Cubans are too stupid to realize they are oppressed

Whenever I hear someone making the argument that the U.S. embargo on the Castro dictatorship gives the regime an excuse for the misery suffered by the Cuban people, I am offended by the inference. First of all, you will find no evidence of the “embargo” in any of the Castro regime’s all-inclusive resorts, where the liquor flows endlessly only to be interrupted by steak and lobster meals. And secondly, and most offensive, it presumes that the Cuban people are too stupid to realize they are oppressed by a brutal dictatorship, and are easily fooled into believing their misery and repression is a product of the policy adopted by a foreign nation that has no practical power to either enslave or free them.

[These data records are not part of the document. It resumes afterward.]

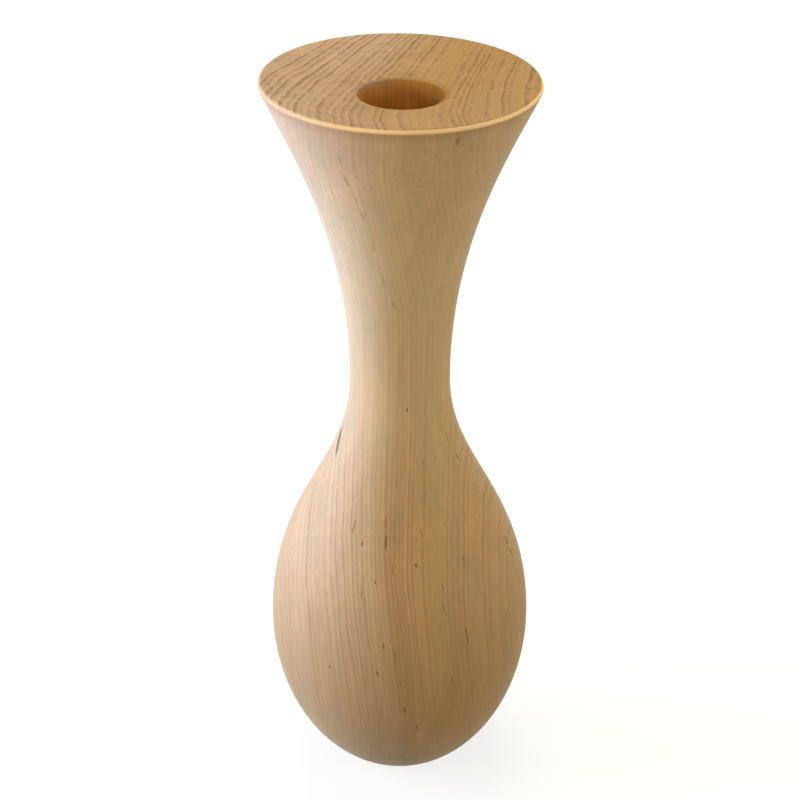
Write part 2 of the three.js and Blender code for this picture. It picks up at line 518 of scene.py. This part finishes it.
# Small marks on the sides, by their place right of the axis and height, half width, half height, lean in
# degrees and strength. They are on the front, so their depth follows from the outline.
SIDE_MARKS = (
    (19.2, 277.3, 0.7, 1.7, 8, 0.45),
    (8.5, 274.5, 0.35, 2.2, 14, 0.2),
    (12.5, 270.5, 0.35, 2.6, 16, 0.2),
    (24, 274, 0.3, 2.4, 8, 0.2),
    (-20.6, 268.5, 0.45, 2.2, 8, 0.22),
    (-18.4, 259, 0.5, 2.4, 14, 0.3),
    (-15.6, 251.5, 0.4, 1.9, 22, 0.24),
    (-13.2, 244.5, 0.5, 2.2, 14, 0.3),
    (-9.6, 230, 0.35, 1.6, 10, 0.2),
    (-6.2, 217, 0.4, 2.2, 10, 0.22),
    (-2.4, 206, 0.35, 2.0, 8, 0.25),
    (2.6, 161.5, 0.28, 0.8, 0, 0.8),
    (17.3, 147.0, 0.2, 1.6, 6, 0.5),
    (21.4, 138.3, 0.25, 1.0, 8, 0.8),
    (8.9, 140.9, 0.2, 0.7, 0, 0.6),
    (26.3, 134.0, 0.5, 2.2, 14, 0.35),
    (-5.1, 121.5, 0.22, 1.6, 2, 0.7),
    (-5.1, 115.1, 0.28, 2.4, 0, 0.85),
    (-17.1, 118.4, 0.22, 2.4, 0, 0.7),
    (7.9, 118.0, 0.18, 1.8, 4, 0.5),
    (40.7, 101.4, 0.35, 1.8, 12, 0.75),
    (42.7, 96.1, 0.4, 2.0, 12, 0.7),
    (-14.0, 113.3, 0.3, 0.6, 0, 0.8),
    (24.0, 105.8, 0.25, 1.0, 8, 0.6),
    (6.0, 107.4, 0.35, 0.6, 10, 0.75),
    (-2.6, 105.8, 0.2, 1.6, 0, 0.5),
    (-9.2, 101.2, 0.3, 0.7, 0, 0.7),
    (15.8, 98.7, 0.2, 1.4, 6, 0.45),
    (-14.2, 96.1, 0.22, 1.5, 0, 0.6),
    (16.1, 90.8, 0.2, 1.4, 4, 0.45),
    (25.4, 77.3, 0.35, 3.4, 6, 0.5),
    (-6.1, 77.4, 0.35, 1.2, 4, 0.6),
    (40.9, 76.7, 0.25, 1.8, 6, 0.5),
    (-1.5, 73.3, 0.2, 1.8, 10, 0.5),
    (-26.3, 63.9, 0.3, 0.7, 0, 0.7),
    (-8.1, 65.6, 0.35, 0.9, 8, 0.7),
    (0.2, 62.0, 0.2, 1.6, 8, 0.45),
    (19.9, 60.7, 0.2, 2.2, 10, 0.45),
    (2.1, 48.2, 0.3, 1.6, 12, 0.6),
    (6.7, 38.4, 0.3, 1.4, 12, 0.6),
    (-23.1, 140.8, 1.1, 5.6, 33, 0.9),
)

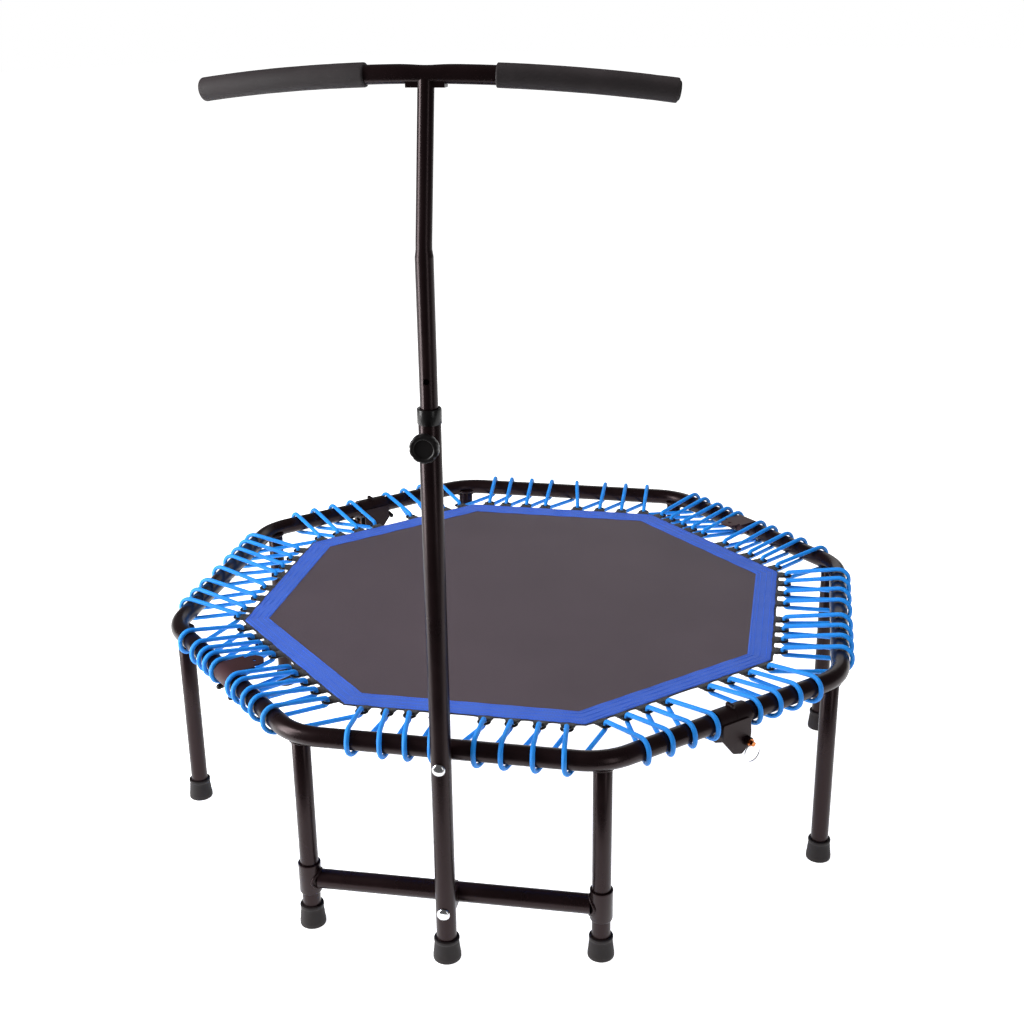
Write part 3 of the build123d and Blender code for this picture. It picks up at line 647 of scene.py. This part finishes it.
class MAKE_OT_feet(bpy.types.Operator):
    """Nine tapered rubber feet with a raised lip"""
    bl_idname = "trampoline.feet"
    bl_label = "Feet"

    def execute(self, context):
        profile = np.array(FOOT_PROFILE)
        for half in HALVES:
            spots = [s for s in LEGS if (s in FRONT_LEGS) == (half == "front")]
            caps = [lathe(profile, leg_centre(s), (0, 0, 1), 48) for s in spots]
            piece(f"rubber_feet_{half}", caps, rubber(), f"frame_{half}", [f"feet_{half}"])
        wide = profile + np.where(profile[:, :1] > 0.001, [[0.001, 0]], [[0, 0]])
        piece("rubber_foot_post", [lathe(wide, (0, POST_Y, 0), (0, 0, 1), 48)], rubber(), "frame_front",
              ["post_foot"])
        return {"FINISHED"}


class MAKE_OT_brace(bpy.types.Operator):
    """Cross tube between the front legs with its two sleeves and welds"""
    bl_idname = "trampoline.brace"
    bl_label = "Brace"

    def execute(self, context):
        left, right = leg_centre("fl", BRACE_LEFT_Z), leg_centre("fr", BRACE_RIGHT_Z)
        inset = np.array([0.0165, 0, 0])
        bar = sweep(np.linspace(left + inset, right - inset, 12), BRACE, 44, (0, 0, 1))
        angles = np.linspace(0, 2 * np.pi, 80)
        root = BRACE + 0.0002
        beads = []
        for k, (centre, sign) in enumerate(((left, 1), (right, -1))):
            across, up = root * np.cos(angles), root * np.sin(angles)
            reach = np.sqrt(np.maximum(SLEEVE ** 2 - across ** 2, 1e-8))
            seam = centre + np.stack([sign * reach, across, up], 1)
            beads.append(weld_bead(seam, 0.0023, (sign, 0.2, 0), 20 + k))
        piece("brace_tube", [bar, *beads], frame_coat(), "frame_front", ["brace_bar"], sharp=50)
        sleeve = [(0.0151, -0.025), (0.0158, -0.025), (0.0176, -0.0236), (SLEEVE, -0.0218), (SLEEVE, 0.0262),
                  (0.0187, 0.0286), (0.0184, 0.0298), (0.0172, 0.0300), (0.0151, 0.0296), (0.0151, -0.025)]
        caps = [lathe(sleeve, centre, (0, 0, 1), 48) for centre in (left, right)]
        piece("brace_collars", caps, frame_coat(), "frame_front", ["brace_sleeves"])
        return {"FINISHED"}


class MAKE_OT_post(bpy.types.Operator):
    """Lower post, its guide collar, knob boss and the two domed bolts"""
    bl_idname = "trampoline.post"
    bl_label = "Post"

    def execute(self, context):
        tube = [(0, 0.007), (0.016, 0.007), (0.016, 0.3), (0.016, 0.6), (0.016, POST_TOP - 0.001),
                (0.0155, POST_TOP), (0, POST_TOP)]
        boss = [(0, 0.012), (0.0122, 0.012), (0.0122, 0.0215), (0.0116, 0.0235), (0.0106, 0.024), (0, 0.024)]
        turn = np.linspace(0, 2 * np.pi, 70)
        root = np.stack([0.0126 * np.cos(turn), np.zeros(70), 0.0126 * np.sin(turn)], 1)
        root[:, 1] = -np.sqrt(np.maximum(TUBE ** 2 - root[:, 0] ** 2, 0))
        bead = weld_bead(root + (0, POST_Y, KNOB_Z), 0.0014, (0, -1, 0), 31)
        piece("post_tube", [lathe(tube, (0, POST_Y, 0), (0, 0, 1), 56),
                            lathe(boss, (0, POST_Y, KNOB_Z), (0, -1, 0), 40), bead],
              frame_coat(), "frame_front", ["lower_post"])
        collar = np.array([(0.0128, -0.030), (0.0144, -0.030), (0.0144, -0.0182), (0.0168, -0.0182),
                           (0.0173, -0.0175), (0.0173, 0.0018), (0.0170, 0.0033), (0.0158, 0.0040),
                           (0.0136, 0.0036), (0.0128, 0.0024), (0.0128, -0.030)]) + (0, POST_TOP)
        piece("post_guide_collar", [lathe(collar, (0, POST_Y, 0), (0, 0, 1), 56)], black_plastic(),
              "frame_front", ["post_collar"])
        bolts = []
        for z, end, nut in ((BOLT_HIGH_Z, SHIFT_Y - 0.590, False), (BOLT_LOW_Z, SHIFT_Y - 0.5534, True)):
            face = POST_Y - TUBE
            dome_a = np.linspace(0, np.pi / 2, 14)
            dome = [(0.0103 * math.sin(a), 0.0006 + 0.0048 * math.cos(a)) for a in dome_a]
            head = [*dome, (0.0103, 0.0), (0.004, 0.0), (0.004, face - end), (0, face - end)]
            bolts.append(lathe(head, (0, face, z), (0, -1, 0), 48))
            if nut:
                hexagon = [(0, 0.0002), (0.0066, 0.0002), (0.0074, 0.001), (0.0074, 0.0056), (0.0066, 0.0064),
                           (0, 0.0064)]
                bolts.append(lathe(hexagon, (0, end - 0.009, z), (0, 1, 0), 6))
        piece("dome_bolts", bolts, chrome(), "frame_front", ["post_bolts"], sharp=30)
        return {"FINISHED"}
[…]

While it is true the Castro dictatorship regularly blames the “embargo” for the despair suffered by the Cuban people, the regime has no choice since it will never blame itself. That there are people here in the U.S. willing to assist the regime in perpetrating this lie shows not only severe ignorance, but also an underlying bigotry that does not allow them to believe that Cubans are smart enough to realize the true source of their torment.

Capitol Hill Cubans has a post on “The Soft Bigotry of Low Expectations”:

The Soft Bigotry of Low Expectations

In today’s Wall Street Journal, Johns Hopkins University Professor Fouad Ajami writes (in the context of Libya):

Some NATO planners are worried that we might yet make a martyr of the tyrant if the military campaign against him were to succeed. This is but a variant of the soft bigotry of low expectations. If and when the end comes for Gadhafi, he shall fall alone. In Beirut and Lebanon’s Bekaa Valley, and in the streets of Iran and Shiite Iraq—where Musa al-Sadr still enjoys a saintly aura—there shall be joy. The undoing of Gadhafi would be seen as the grant of belated justice.

This argument is reminiscent of opponents of U.S. sanctions (and pro-democracy programs) towards Cuba, who believe that they give the Castro regime an “excuse” for its repression and control — as if the Cuban people were stupid or ignorant to the reality of their oppressors.

That, too, is a variant of the soft bigotry of low expectations

3 thoughts on “Cubans are too stupid to realize they are oppressed”

  1. Wait a sec. A Hopkins professor saying this about Cuba? Isn’t (or wasn’t) Wayne Smith at Hopkins? Is this some belated April Fool’s Day thing?

  2. I knew it was too good to be true. I read it too fast to realize the Cuba statement was not part of the Ajami quote, but came from Capitol Hill Cubans. I should have waited to see the flying pigs, which are still nowhere to be found.